Misconception #6 of Small Business Ownership: Clients Shmiants

I swear it took me YEARS, and I’m not exaggerating to say YEARS to convince my family (especially my mother) that I had legitimate “clients”. That my design business was no longer just something I did for fun. That I literally worked with large corporations and legitimate business heads in areas of technology, real estate, service industry, media, etc…

For some reason, it’s hard for people to see the person I used to be, and the business person I’ve grown into . Honestly, I’ve had a tendency to keep my business and my family separate for a lot of the formidable years of  business growth, because I didn’t want my already insecure spirit to be shaken. It’s hard being in business for yourself. It’s even harder to not have the people closest to you fully on-board with your vision.

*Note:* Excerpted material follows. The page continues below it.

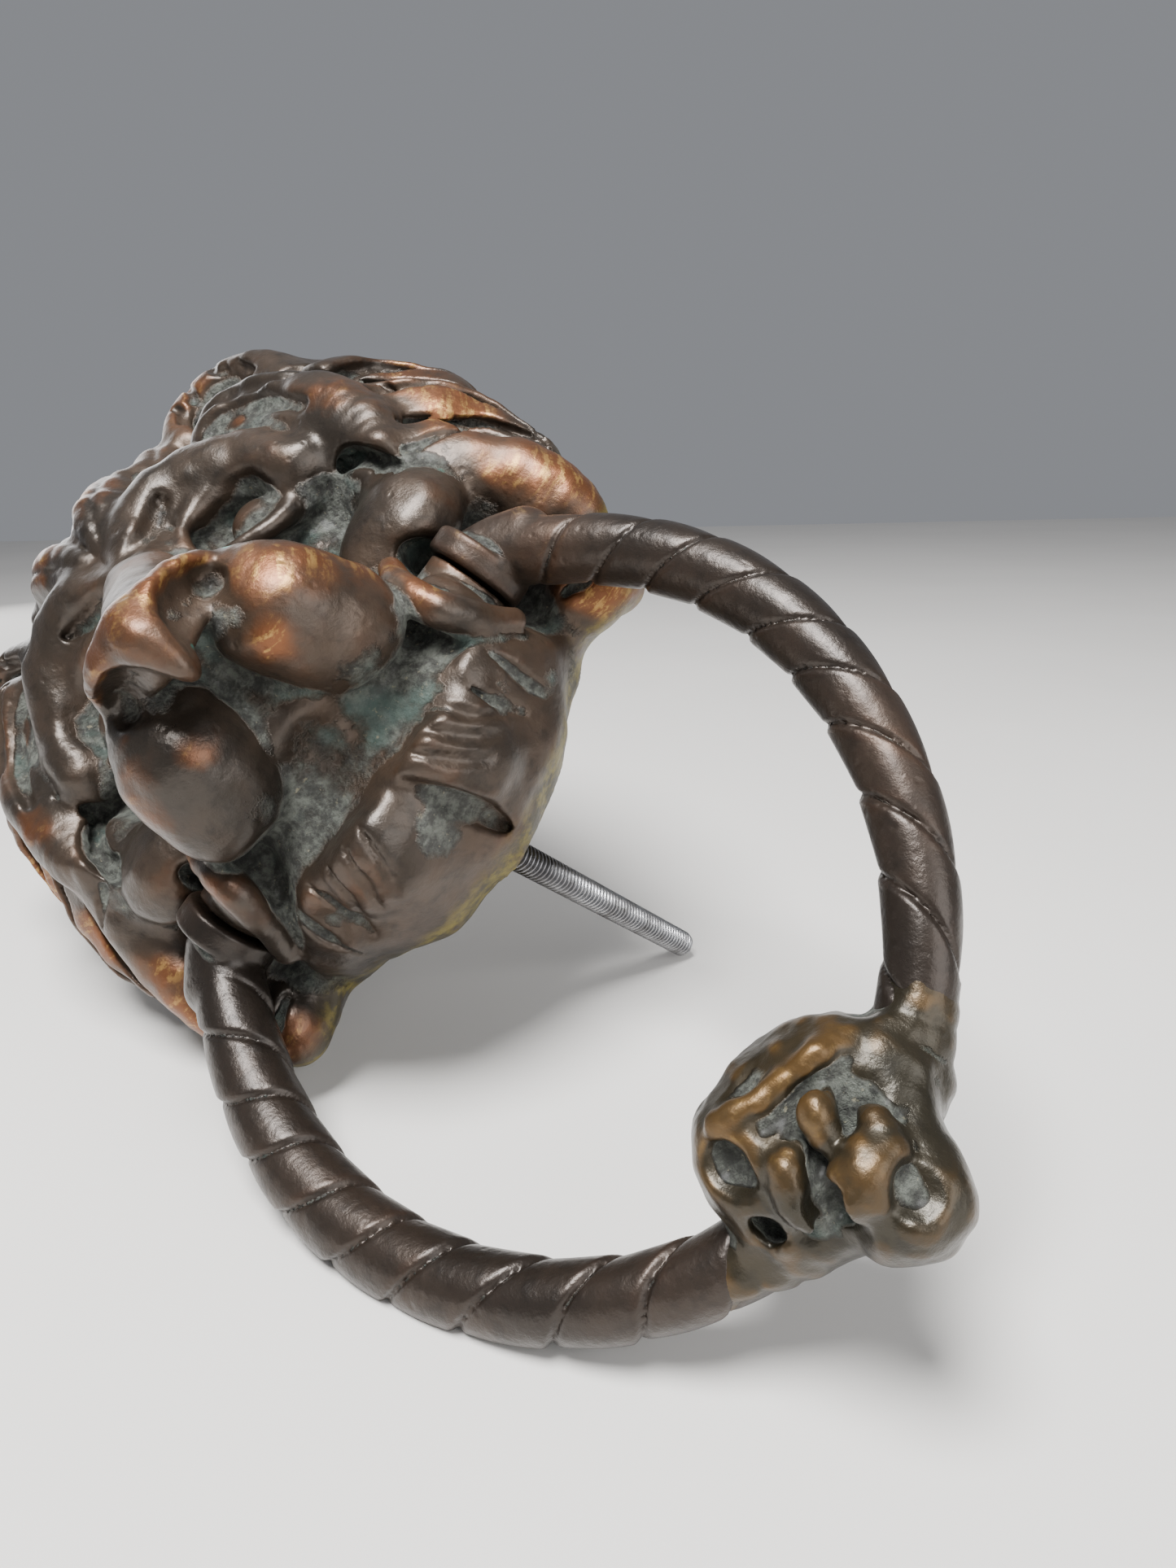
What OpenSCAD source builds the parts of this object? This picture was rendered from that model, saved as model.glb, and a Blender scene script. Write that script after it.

Keeping your business plans, your expectations, hopes and dreams limited to a trusted “few” is something I highly recommend. Your business is honestly to be protected, and sometimes that protection needs to be implemented against a well meaning Aunt Sally, that thinks your business hopes are “cute”.

Until a point where your business is speaking for itself, so to say, keep it under wraps. Even Jesus was kicked out of his hometown because those that saw him growing up weren’t geared towards seeing him as anything other than the child he had been. This is a great lesson for business as well. Keep it under wraps. Let your family and the outside world see it’s growth from their own perspectives. All in due time.